[Supplied data start]

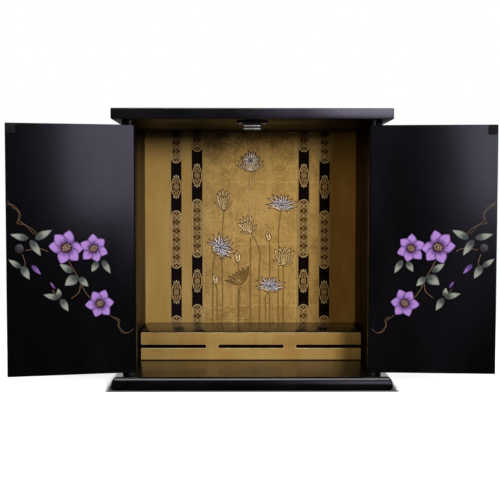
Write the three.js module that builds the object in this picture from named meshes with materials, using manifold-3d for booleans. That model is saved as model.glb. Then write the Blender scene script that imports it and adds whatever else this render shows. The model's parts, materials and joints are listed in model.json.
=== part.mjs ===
// Household altar cabinet: a black lacquered tabletop box with two open doors and a gold interior.
// Millimetres. +Z is up, +X is to the right and +Y to the back. The origin is on the underside.
import * as THREE from 'three';
import { mergeVertices } from 'three/addons/utils/BufferGeometryUtils.js';
import Module from 'manifold-3d';

const wasm = await Module();
wasm.setup();

// Base board
const baseOverhang = 14; // past the case on each side
const baseDepth = 300;
const baseThickness = 20;
const noseHeight = 8; // height of the widest line of the rounded nose
const noseUpperReach = 8;
const noseLowerReach = 4;

// Top board
const topOverhang = 13.5; // past the case on each side
const topThickness = 16.5;
const topFrontSetback = 8.4; // from the front of the base board
const topBackSetback = 2;
const topArris = 1.2;
const topCornerRound = 2;

// Case
const caseWidth = 393;
const caseHeight = 384;
const caseWall = 11;
const caseFrontSetback = 32.2; // from the front of the base board
const caseBackSetback = 4;
const backBoardThickness = 5.5;
const goldPanelThickness = 3.3;

// Doors
const doorThickness = 15;
const doorFloorGap = 5;
const doorHeadGap = 8;
const doorMeetGap = 1.5; // between the two closed doors
const doorInset = 6; // hinge edge inside the outer face of the case
const doorCaseGap = 2; // closed door to the front of the case
const doorHingeRound = 5;
const doorFreeRound = 1.5;
const doorArris = 0.8;
const leftDoorOpen = 167.4; // degrees from closed
const rightDoorOpen = 175.1; // degrees from closed

// Door pivots
const pivotFromEdge = 8; // pivot axis to the hinge edge of the door
const pinRadius = 2.5;
const pinInBoard = 8;
const pinInDoor = 10;
const collarRadius = 4.5;
const headCollarThickness = 2;
const roundSides = 20;

// Gaps that fitted pieces keep
const fitGap = 0.3;

// How far a cutting shape runs past what it cuts
const overCut = 1;

// Step that stands inside, against the back
const stepSideGap = 4.25; // to each side of the case
const stepHeight = 47.5;
const stepDepth = 125;
const stepBackGap = 1.6;
const stepBoard = 6;
const stepFrontThickness = 5;
const stepLip = 1.5; // black lip of the top board above the gold front
const slotHeight = 6.2;
const slotBridge = 20.5; // solid stretch between two slots
const slotCount = 3;

// Brocade strips on the back
const stripWidth = 22;
const stripThickness = 1;
const outerStripFromWall = 54.8; // middle of the outer strip to the side of the case
const stripPitch = 36.7; // middle of the outer strip to the middle of the inner one

// Magnetic catch under the top board
const catchWidth = 27;
const catchDepth = 16;
const catchHeight = 14.6;
const earSpan = 46;
const earDepth = 12;
const earThickness = 3.5;
const yokeWidth = 25;
const yokeThickness = 1.2;
const yokeDepth = 13;
const yokePitch = 4.6; // upper yoke to lower yoke
const yokeUnderBody = 1; // plastic left below the lower yoke
const yokeStandOut = 1;
const magnetInset = 1; // magnet inside the edges of the yokes
const catchGap = 0.4; // yokes to the strike plates of the closed doors
const screwRadius = 2.4;
const screwHead = 1.6;

// Strike plates, knobs and caps on the doors
const strikeWidth = 14;
const strikeHeight = 14;
const strikeThickness = 1.2;
const strikeRound = 2.5;
const strikeFromEdge = 0.8;
const knobFromEdge = 19;
const knobAboveMiddle = 2.5;
const knobRadius = 8;
const knobStandOut = 15;
const capRadius = 6.5;
const capThickness = 2.4;

// Lotus relief on the gold back
const reliefHeight = 2.4;
const reliefRoot = 0.6; // how deep the figures sink into the panel
const petalSides = 6;
const stemWidth = 1.8;
const stemHeight = 0.9;
const reliefAboveStep = 1.5;

// Levels and planes worked out from the sizes above
const baseFrontY = -baseDepth / 2;
const baseBackY = baseDepth / 2;
const caseFrontY = baseFrontY + caseFrontSetback;
const caseBackY = baseBackY - caseBackSetback;
const backBoardFrontY = caseBackY - backBoardThickness;
const goldFaceY = backBoardFrontY - goldPanelThickness;
const caseFloorZ = baseThickness;
const caseHeadZ = caseFloorZ + caseHeight;
const innerWidth = caseWidth - 2 * caseWall;
const baseWidth = caseWidth + 2 * baseOverhang;
const topWidth = caseWidth + 2 * topOverhang;
const stepWidth = innerWidth - 2 * stepSideGap;
const outerStripX = innerWidth / 2 - outerStripFromWall;
const innerStripX = outerStripX - stripPitch;
const doorFloorZ = caseFloorZ + doorFloorGap;
const doorHeight = caseHeight - doorFloorGap - doorHeadGap;
const doorEdgeX = caseWidth / 2 - doorInset;
const pivotX = doorEdgeX - pivotFromEdge;
const pivotY = caseFrontY - doorCaseGap - doorThickness / 2;
const doorReach = pivotX - doorMeetGap / 2; // pivot axis to the free edge
const stepBackY = goldFaceY - stepBackGap;
const stepFrontY = stepBackY - stepDepth;
const stepTopZ = caseFloorZ + stepHeight;
const pondWidth = 2 * innerStripX - stripWidth; // plain gold between the inner strips
const pondHeight = caseHeadZ - stepTopZ;

const finishes = {
  lacquer: { color: 0x0b0a0c, roughness: 0.28, metalness: 0 },
  gold: { color: 0xb08a3e, roughness: 0.38, metalness: 0.8 },
  brocade: { color: 0x1a1512, roughness: 0.8, metalness: 0 },
  steel: { color: 0xb9b6b4, roughness: 0.35, metalness: 1 },
  blackPlastic: { color: 0x121113, roughness: 0.5, metalness: 0 },
  ferrite: { color: 0x2a2726, roughness: 0.7, metalness: 0 },
  brass: { color: 0xa98445, roughness: 0.35, metalness: 1 },
  cap: { color: 0x2e2d30, roughness: 0.45, metalness: 0 },
};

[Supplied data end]

▶ _What you will do_
Print again each line of the listing above, exactly as it appears.

▶ _Solution_
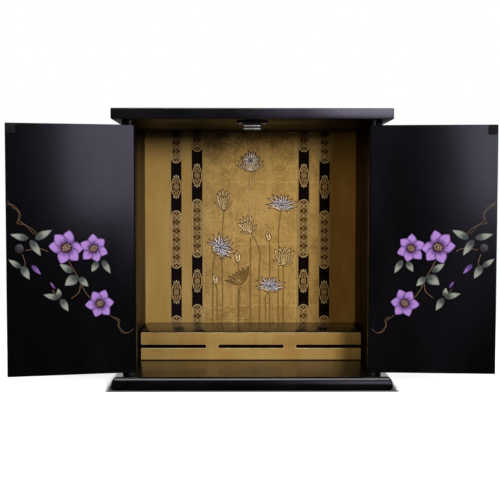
Write the three.js module that builds the object in this picture from named meshes with materials, using manifold-3d for booleans. That model is saved as model.glb. Then write the Blender scene script that imports it and adds whatever else this render shows. The model's parts, materials and joints are listed in model.json.
=== part.mjs ===
// Household altar cabinet: a black lacquered tabletop box with two open doors and a gold interior.
// Millimetres. +Z is up, +X is to the right and +Y to the back. The origin is on the underside.
import * as THREE from 'three';
import { mergeVertices } from 'three/addons/utils/BufferGeometryUtils.js';
import Module from 'manifold-3d';

const wasm = await Module();
wasm.setup();

// Base board
const baseOverhang = 14; // past the case on each side
const baseDepth = 300;
const baseThickness = 20;
const noseHeight = 8; // height of the widest line of the rounded nose
const noseUpperReach = 8;
const noseLowerReach = 4;

// Top board
const topOverhang = 13.5; // past the case on each side
const topThickness = 16.5;
const topFrontSetback = 8.4; // from the front of the base board
const topBackSetback = 2;
const topArris = 1.2;
const topCornerRound = 2;

// Case
const caseWidth = 393;
const caseHeight = 384;
const caseWall = 11;
const caseFrontSetback = 32.2; // from the front of the base board
const caseBackSetback = 4;
const backBoardThickness = 5.5;
const goldPanelThickness = 3.3;

// Doors
const doorThickness = 15;
const doorFloorGap = 5;
const doorHeadGap = 8;
const doorMeetGap = 1.5; // between the two closed doors
const doorInset = 6; // hinge edge inside the outer face of the case
const doorCaseGap = 2; // closed door to the front of the case
const doorHingeRound = 5;
const doorFreeRound = 1.5;
const doorArris = 0.8;
const leftDoorOpen = 167.4; // degrees from closed
const rightDoorOpen = 175.1; // degrees from closed

// Door pivots
const pivotFromEdge = 8; // pivot axis to the hinge edge of the door
const pinRadius = 2.5;
const pinInBoard = 8;
const pinInDoor = 10;
const collarRadius = 4.5;
const headCollarThickness = 2;
const roundSides = 20;

// Gaps that fitted pieces keep
const fitGap = 0.3;

// How far a cutting shape runs past what it cuts
const overCut = 1;

// Step that stands inside, against the back
const stepSideGap = 4.25; // to each side of the case
const stepHeight = 47.5;
const stepDepth = 125;
const stepBackGap = 1.6;
const stepBoard = 6;
const stepFrontThickness = 5;
const stepLip = 1.5; // black lip of the top board above the gold front
const slotHeight = 6.2;
const slotBridge = 20.5; // solid stretch between two slots
const slotCount = 3;

// Brocade strips on the back
const stripWidth = 22;
const stripThickness = 1;
const outerStripFromWall = 54.8; // middle of the outer strip to the side of the case
const stripPitch = 36.7; // middle of the outer strip to the middle of the inner one

// Magnetic catch under the top board
const catchWidth = 27;
const catchDepth = 16;
const catchHeight = 14.6;
const earSpan = 46;
const earDepth = 12;
const earThickness = 3.5;
const yokeWidth = 25;
const yokeThickness = 1.2;
const yokeDepth = 13;
const yokePitch = 4.6; // upper yoke to lower yoke
const yokeUnderBody = 1; // plastic left below the lower yoke
const yokeStandOut = 1;
const magnetInset = 1; // magnet inside the edges of the yokes
const catchGap = 0.4; // yokes to the strike plates of the closed doors
const screwRadius = 2.4;
const screwHead = 1.6;

// Strike plates, knobs and caps on the doors
const strikeWidth = 14;
const strikeHeight = 14;
const strikeThickness = 1.2;
const strikeRound = 2.5;
const strikeFromEdge = 0.8;
const knobFromEdge = 19;
const knobAboveMiddle = 2.5;
const knobRadius = 8;
const knobStandOut = 15;
const capRadius = 6.5;
const capThickness = 2.4;

// Lotus relief on the gold back
const reliefHeight = 2.4;
const reliefRoot = 0.6; // how deep the figures sink into the panel
const petalSides = 6;
const stemWidth = 1.8;
const stemHeight = 0.9;
const reliefAboveStep = 1.5;

// Levels and planes worked out from the sizes above
const baseFrontY = -baseDepth / 2;
const baseBackY = baseDepth / 2;
const caseFrontY = baseFrontY + caseFrontSetback;
const caseBackY = baseBackY - caseBackSetback;
const backBoardFrontY = caseBackY - backBoardThickness;
const goldFaceY = backBoardFrontY - goldPanelThickness;
const caseFloorZ = baseThickness;
const caseHeadZ = caseFloorZ + caseHeight;
const innerWidth = caseWidth - 2 * caseWall;
const baseWidth = caseWidth + 2 * baseOverhang;
const topWidth = caseWidth + 2 * topOverhang;
const stepWidth = innerWidth - 2 * stepSideGap;
const outerStripX = innerWidth / 2 - outerStripFromWall;
const innerStripX = outerStripX - stripPitch;
const doorFloorZ = caseFloorZ + doorFloorGap;
const doorHeight = caseHeight - doorFloorGap - doorHeadGap;
const doorEdgeX = caseWidth / 2 - doorInset;
const pivotX = doorEdgeX - pivotFromEdge;
const pivotY = caseFrontY - doorCaseGap - doorThickness / 2;
const doorReach = pivotX - doorMeetGap / 2; // pivot axis to the free edge
const stepBackY = goldFaceY - stepBackGap;
const stepFrontY = stepBackY - stepDepth;
const stepTopZ = caseFloorZ + stepHeight;
const pondWidth = 2 * innerStripX - stripWidth; // plain gold between the inner strips
const pondHeight = caseHeadZ - stepTopZ;

const finishes = {
  lacquer: { color: 0x0b0a0c, roughness: 0.28, metalness: 0 },
  gold: { color: 0xb08a3e, roughness: 0.38, metalness: 0.8 },
  brocade: { color: 0x1a1512, roughness: 0.8, metalness: 0 },
  steel: { color: 0xb9b6b4, roughness: 0.35, metalness: 1 },
  blackPlastic: { color: 0x121113, roughness: 0.5, metalness: 0 },
  ferrite: { color: 0x2a2726, roughness: 0.7, metalness: 0 },
  brass: { color: 0xa98445, roughness: 0.35, metalness: 1 },
  cap: { color: 0x2e2d30, roughness: 0.45, metalness: 0 },
};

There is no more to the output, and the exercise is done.